Carl Ziese (1848 - 1917) begann 1871 sein Studium an der Gewerbeakademie in Berlin, dem Vorläufer der TU-Berlin.

 

Carl Ziese, Schichau–Werke in Elbing, Danzig und Pillau studierte 1871 in Berlin an der Gewerbeakademie [4]
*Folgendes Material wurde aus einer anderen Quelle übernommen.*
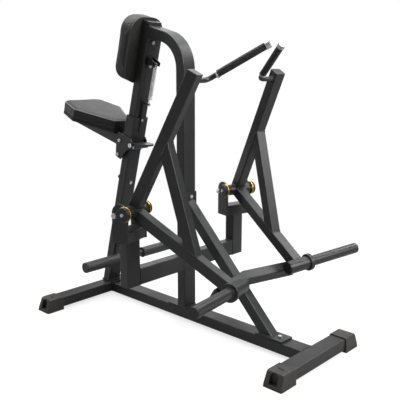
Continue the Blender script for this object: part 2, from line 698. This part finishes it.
def arm_welds(arm):
    """Beads of one swinging arm."""
    outward, pivot = arm.outward, arm.pivot
    upper_along = arm.direction(math.sin(UPPER_LEAN), 0, math.cos(UPPER_LEAN))
    upper_normal = arm.direction(math.cos(UPPER_LEAN), 0, -math.sin(UPPER_LEAN))
    lower_along = arm.direction(math.cos(LOWER_DROP), 0, -math.sin(LOWER_DROP))
    lower_normal = arm.direction(math.sin(LOWER_DROP), 0, math.cos(LOWER_DROP))
    brace_along = arm.direction(math.sin(BRACE_LEAN), 0, -math.cos(BRACE_LEAN))
    brace_normal = arm.direction(math.cos(BRACE_LEAN), 0, math.sin(BRACE_LEAN))
    upper_centre = pivot - upper_normal * (UPPER_SETBACK / 1000)
    lower_centre = pivot - lower_normal * (LOWER_SETBACK / 1000)
    brace_centre = pivot + brace_normal * (BRACE_ALONG / 1000)
    upper_face = pivot + upper_normal * ((HALF_NARROW - UPPER_SETBACK) / 1000)
    lower_face = pivot + lower_normal * ((HALF_NARROW - LOWER_SETBACK) / 1000)
    horn_axis = (outward * math.cos(HORN_TILT) + Z * math.sin(HORN_TILT)).normalized()
    horn = (pivot + lower_along * (HORN_ALONG / 1000) + lower_normal * (HORN_RISE / 1000)
            + outward * (HORN_OUT / 1000))

    welds = [cylinder_weld(upper_centre, upper_along, outward, SQUARE_TUBE,
                           pivot, outward, PIVOT_TUBE_RADIUS)]
    # lower tube: against the upper tube's front face where that is further out
    path = []
    for wall in tube_walls(lower_centre, lower_along, outward, SQUARE_TUBE, step=0.003):
        reach = cylinder_reach(wall, lower_along, pivot, outward, PIVOT_TUBE_RADIUS)
        face_reach = plane_reach(wall, lower_along, upper_face, upper_normal)
        if (wall + lower_along * face_reach - pivot).dot(upper_along) > 0:
            reach = max(reach, face_reach)
        path.append(wall + lower_along * reach)
    welds.append(bead(path))
    # lower tube into the near side of the horn tube
    near_horn = lower_centre + lower_along * ((HORN_ALONG - 200) / 1000)
    welds.append(cylinder_weld(near_horn, lower_along, outward, SQUARE_TUBE,
                               horn, horn_axis, HORN_TUBE_RADIUS, -1))
    # brace into the upper and the lower tube
    for face, normal in ((upper_face, upper_normal), (lower_face, lower_normal)):
        welds.append(plane_weld(brace_centre, brace_along, outward, SQUARE_TUBE, face, normal))
    # handle bar, then two rings about the horn's axis
    welds.append(ring_weld(arm.point(292.3, -HALF_NARROW, 556), outward,
                           HANDLE_BAR_RADIUS, radius=1.7))
    welds.append(ring_weld(horn + horn_axis * 0.013, horn_axis, 24.3, radius=1.6))
    welds.append(ring_weld(horn - horn_axis * 0.006, horn_axis, HORN_TUBE_RADIUS, radius=1.8))
    return welds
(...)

 Am 2.7.1848 in Moskau geboren, absolvierte Ziese nach der Schulausbildung eine Lehre bei Schweffel & Howaldt in Kiel. In Schottland bei John Elder & Co. wurde er in den Entwicklungsprozess der Compound-Dampfmaschine einbezogen, diese Konstruktion hat ihn auch später intensiv beschäftigt. Seine Wehrpflicht leistete er bei der Marine ab und  begann 1871 sein Studium an der Gewerbeakademie in Berlin, dem Vorläufer der TU-Berlin. Er gehörte damit zu der Studentengeneration, die zwischen den Jahren 1861 (Übersiedlung der Schiffbauschule von Stettin nach Berlin) und 1879 (Vereinigung der Gewerbe- mit der Bauakademie zur Technische Hochschule Charlottenburg) studierte. Die nächste Schiffbau-Studentengeneration dieser berühmten Ausbildungsstätte gründete 1878 die Latte.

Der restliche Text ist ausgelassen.